44.56 lakhs. A further amount of Rs. 10 lakhs was paid on 27th March 2002 by
the appellant to ICICO i.e. the day after the impugned sale notice was
published. Before the High Court a sum of Rs. 10 lakhs was paid pursuant to the
interim order. In addition, the appellant had approached the BICICO to settle
its outstanding dues under the one time settlement policy. As we have
already recorded, we entertained the special petition on the condition that the
appellant would deposit a sum of Rs. 1 crore over the above the amount already
paid by it to BICICO. This the appellant has also done. All this shows that the
appellant could not be termed to be such a defaulter who deserved no sympathy
or assistance by the Court. #
23. The respondent No. 6 has pleaded that it has been deprived of Rs. 1 crore,
had been kept out of the possession for 14 months and has, after taking
possession, made substantial investments in the property. As far as the
first factor is concerned, the appellant has offered to pay interest on the
amount of Rs. 1 crore to the respondent Rs. 6. On the second, we have not been
told whether any formal agreement has been concluded between BICICO and the
respondent No. 6 or whether any conveyance has been executed or any other
formalities completed by BICICO to transfer the title in the hotel in favour of
the respondent no. 6. It appears to have handed over possession to the
Respondent No. 6 only upon the direction of the High Court. As far as the third
ground is concerned, the appellant was fully aware that the appellant was
fighting tooth and nail to redeem its property and that the sale was the
subject matter of scrutiny by Court. If it has chosen to make renovation or investment
in the hotel, it has done so despite the knowledge of the precarious nature of
its possession.
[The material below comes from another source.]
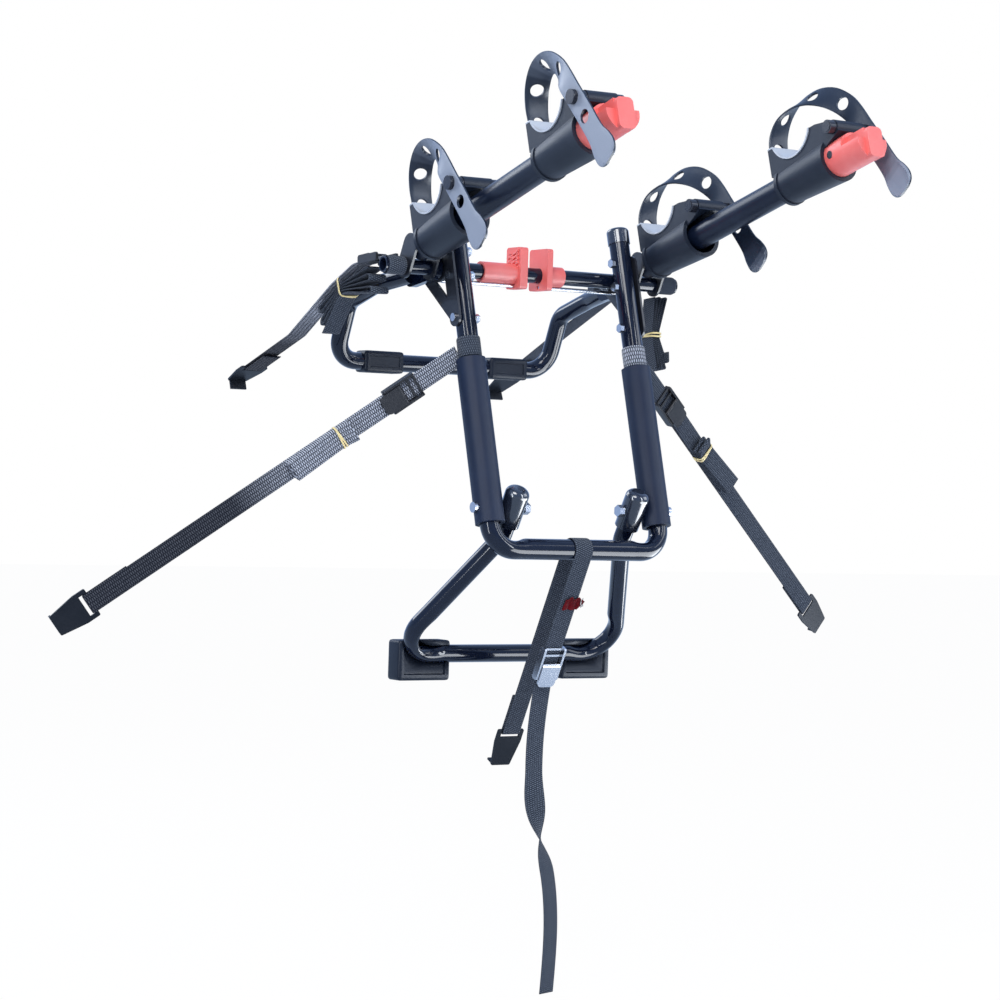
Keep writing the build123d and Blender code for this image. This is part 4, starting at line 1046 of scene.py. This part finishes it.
def band_round(name, place, sign, at, low, high):
    half_wide = webbing_wide / (2 * mm) + band_stand_off
    half_high = (high - low) / 2 + band_stand_off
    middle = (high + low) / 2
    loops = []
    for turn, slant in band_turns:
        points = []
        for k in range(band_points):
            angle = 2 * pi * k / band_points
            c, s = cos(angle), sin(angle)
            grow = 1 / (abs(c) ** band_corner + abs(s) ** band_corner) ** (1 / band_corner)
            points.append((at + turn + slant * c, half_wide * c * grow, middle + half_high * s * grow))
        line = lay(place, points, sign)
        along = mirrored(place[1], sign)
        loops.append(strip_of_webbing(
            f"{name}_{turn}", line, along, cream_rubber, band_wide, band_thick, ring=True
        ))
    return join_pieces(name, loops)


side_top = folds_thick + side_fan_high
upper_top = folds_thick + upper_fan_high
bands = [
    band_round("side_band_right", side_place, 1, side_band_at, -half_layer, side_top),
    band_round("side_band_left", side_place, -1, side_band_at, -half_layer, side_top),
    band_round("upper_band_left", left_place, -1, left_band_at, -left_strap_off, upper_top),
    band_round("upper_band_right", right_place, 1, right_band_at, fold_pitch - half_layer, upper_top)
]
for band in bands:
    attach(band, "frame")
    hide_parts("rubber_bands")

# Bottom strap: one length of webbing from its hook, where it is turned back and stitched, up
# behind the foot frame, over the crossbar and down to the cam buckle.
bottom_tilt = radians(27)
bottom_hook_at, bottom_stitch_to, bottom_buckle_at = 271, 216, 172
bar_centre = Vector((0, -crossbar_back, crossbar_rise)) * mm
bottom_place = strap_place(bar_centre, (0, sin(bottom_tilt), -cos(bottom_tilt)), (0, -1, 0))
wrap = round_main_tube
under = -wrap - layer_apart
bottom_points = (
    (bottom_stitch_to, 0, under), (bottom_hook_at, 0, under), (bottom_hook_at, 0, -wrap),
    (-wrap, 0, -wrap), (-wrap, 0, wrap), (bottom_buckle_at, 0, wrap)
)
bar_turn = wrap * 0.99
bar_turn_fine = 14
bottom_bends = (hook_turn, hook_turn, bar_turn, bar_turn)
bottom_line = refine(rounded(bottom_points, bottom_bends, bar_turn_fine), route_step)
bottom_laid = lay(bottom_place, bottom_line)
bottom_strap = strip_of_webbing("bottom_strap_webbing", bottom_laid, rightward, black_webbing)
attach(bottom_strap, "frame")
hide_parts("bottom_webbing")

# Tag: a folded scrap of plain dark red cloth, crumpled and with a pale end. It is sewn across
# the bottom strap, a little off the strap's middle.
# The tag cloth uses the ribbed weave too: painted sheen on its ribs, painted shade in its gaps.
cloth_rib = 1.1 * mm
tag_cloth, pale_cloth = (
    webbing_finish(name, gap_shade, rib_sheen, depth=relief, rib=cloth_rib, row=cloth_rib)
    for name, gap_shade, rib_sheen, relief in (
        ("dark_red_tag", (0.09, 0.003, 0.006), (0.24, 0.008, 0.014), 0.5),
        ("pale_tag_end", (0.45, 0.44, 0.42), (0.75, 0.74, 0.72), 0.4)
    )
)
tag_wide, tag_thick = 15 * mm, 0.8 * mm
tag_end_wide, tag_end_thick = 14 * mm, 0.9 * mm
tag_at, tag_aside, tag_off = 66, 6.5, 1.9
tag_rows, red_rows, tag_row_pitch = 15, 13, 2.0
broad_crumple, broad_rate = 1.3, 1.25
small_crumple, small_rate, small_start = 0.8, 2.6, 1.0
along_share, out_share = 1.2, 0.8
tag_points = []
for k in range(tag_rows):
    crumple = broad_crumple * sin(k * broad_rate) + small_crumple * sin(k * small_rate + small_start)
    aside = tag_aside + (k - tag_rows // 2) * tag_row_pitch
    out = wrap + half_layer + tag_off + crumple * out_share
    tag_points.append((tag_at + crumple * along_share, aside, out))
tag_line = lay(bottom_place, tag_points)
tag_across = bottom_place[1]
red_part, pale_part = tag_line[:red_rows], tag_line[red_rows - 1:]
tag = strip_of_webbing("strap_tag", red_part, tag_across, tag_cloth, tag_wide, tag_thick)
tag_end = strip_of_webbing("strap_tag_end", pale_part, tag_across, pale_cloth, tag_end_wide, tag_end_thick)
tag = join_pieces("strap_tag", [tag, tag_end])
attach(tag, "frame")
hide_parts("warning_tag")

# Floor and sky: a pale studio floor under a broad white sky. Both are plain white to the camera,
# and pale blue where the paint and plastic reflect them.
floor_below = 4 * mm
floor_half = 14.0
floor_glow_share = 0.97
white_all = (1, 1, 1, 1)
floor_mesh = bmesh.new()
bmesh.ops.create_grid(floor_mesh, x_segments=2, y_segments=2, size=floor_half)
floor = piece_of("floor", floor_mesh)
floor.location = (0, 0, cad_box[0][2] - floor_below)
floor_paint, tree, shader = finish_of("pale_floor", Roughness=0.9, Base_Color=(0.9, 0.9, 0.91, 1))


# One where a ray comes from the camera, straight or through clear stuff
def seen_directly(tree, ray):
    return calc(tree, "MAXIMUM", ray.outputs["Is Camera Ray"], ray.outputs["Is Transmission Ray"])


ray = tree.nodes.new("ShaderNodeLightPath")
glow = tree.nodes.new("ShaderNodeEmission")
floor_white = mixed(tree, ray.outputs["Is Camera Ray"], (0.55, 0.72, 1.0, 1), white_all)
tree.links.new(floor_white, glow.inputs["Color"])
blend = tree.nodes.new("ShaderNodeMixShader")
seen_at_all = calc(tree, "MAXIMUM", seen_directly(tree, ray), ray.outputs["Is Glossy Ray"])
glowing = calc(tree, "MULTIPLY", seen_at_all, floor_glow_share)
tree.links.new(glowing, blend.inputs[0])
tree.links.new(shader.outputs[0], blend.inputs[1])
tree.links.new(glow.outputs[0], blend.inputs[2])
tree.links.new(blend.outputs[0], tree.nodes["Material Output"].inputs["Surface"])
floor.data.materials.append(floor_paint)
world = bpy.data.worlds.new("studio")
bpy.context.scene.world = world
world.use_nodes = True
sky = world.node_tree
soft_light = sky.nodes["Background"]
soft_light.inputs["Color"].default_value = (0.62, 0.72, 0.95, 1)
soft_light.inputs["Strength"].default_value = 0.55
white = sky.nodes.new("ShaderNodeBackground")
ray = sky.nodes.new("ShaderNodeLightPath")
directly = seen_directly(sky, ray)
sky_white = mixed(sky, directly, (0.42, 0.60, 1.0, 1), white_all)
sky.links.new(sky_white, white.inputs["Color"])
choose = sky.nodes.new("ShaderNodeMixShader")
seen_at_all = calc(sky, "MAXIMUM", directly, ray.outputs["Is Glossy Ray"])
sky.links.new(seen_at_all, choose.inputs[0])
sky.links.new(soft_light.outputs[0], choose.inputs[1])
sky.links.new(white.outputs[0], choose.inputs[2])
sky.links.new(choose.outputs[0], sky.nodes["World Output"].inputs["Surface"])

# Lamps: three soft lamps, and three bright cards that are seen only in reflections, where they
# draw the long white lines on the gloss tubes.
aimed_at = Vector((0, -0.1, 0.3))
for name, spot, size, power, colour in (
    ("key_lamp", (-1.6, -1.8, 2.4), (1.4, 1.4), 68, (1, 1, 1)),
    ("fill_lamp", (2.4, -1.6, 1.4), (1.6, 1.6), 28, (0.92, 0.96, 1)),
    ("rim_lamp", (-1.2, 2.2, 1.8), (1.6, 1.6), 40, (0.9, 0.95, 1)),
    ("left_card", (-2.3, -0.9, 0.5), (0.2, 2.2), 30, (0.9, 0.95, 1)),
    ("right_card", (0.9, -2.6, 0.9), (0.2, 2.2), 30, (0.9, 0.95, 1)),
    ("low_card", (0.50, -0.50, -0.38), (1.3, 0.9), 38, (0.92, 0.96, 1))
):
    lamp = bpy.data.lights.new(name, "AREA")
    lamp.energy = power
    lamp.shape = "RECTANGLE"
    lamp.size, lamp.size_y = size
    lamp.color = colour
    held = bpy.data.objects.new(name, lamp)
    held.location = spot
    if name.endswith("card"):
        held.visible_camera = False
        held.visible_diffuse = False
    held.rotation_euler = (aimed_at - Vector(spot)).to_track_quat("-Z", "Y").to_euler()
    bpy.context.scene.collection.objects.link(held)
The investments, if any, were a calculated risk taken by the
respondent No. 6 itself the consequence of which cannot be foisted on the
appellant. #
24. In the circumstances, we set aside the decision of the High Court and
grant the appellant the reliefs claimed in the writ petition. The sale of the
appellant's hotel to the respondent No. 6 is set aside. The Respondent No. 6 is
directed to hand over the possession of the hotel to BICICO who will hand over
the same to the appellant. BICICO is at liberty to withdraw the sum of Rs. 1
crore (except for the interest thereon) deposited with the Registry of this
Court and will refund the amount of Rs. 1 Crore received by it from the
respondent No. 6 to it. BICICO will adjust the sum withdrawn by it from this
Court towards its claim against the appellant without prejudice to the rights
of either party. The appellant may withdraw the interest on the amount of Rs. 1
Crore deposited by it with the Registry and shall pay the amount to the
respondent No. 6. The appellant shall also pay the balance of the interest on
Rs. 1 crore to the respondent No. 6 at the rate at which banks grant interest
on fixed deposit for the relevant time i.e. between the dismissal of the writ
petition by the learned Single Judge till the date of making the payment less
the amount already paid by it as aforesaid. The handing over of the possession
of the hotel by BICICO to the appellant and the payment of the interest on the
amount of Rs. 1 crore to the respondent No. 6 by the appellant shall be
simultaneously done. #
25. The appeal is thus allowed with costs.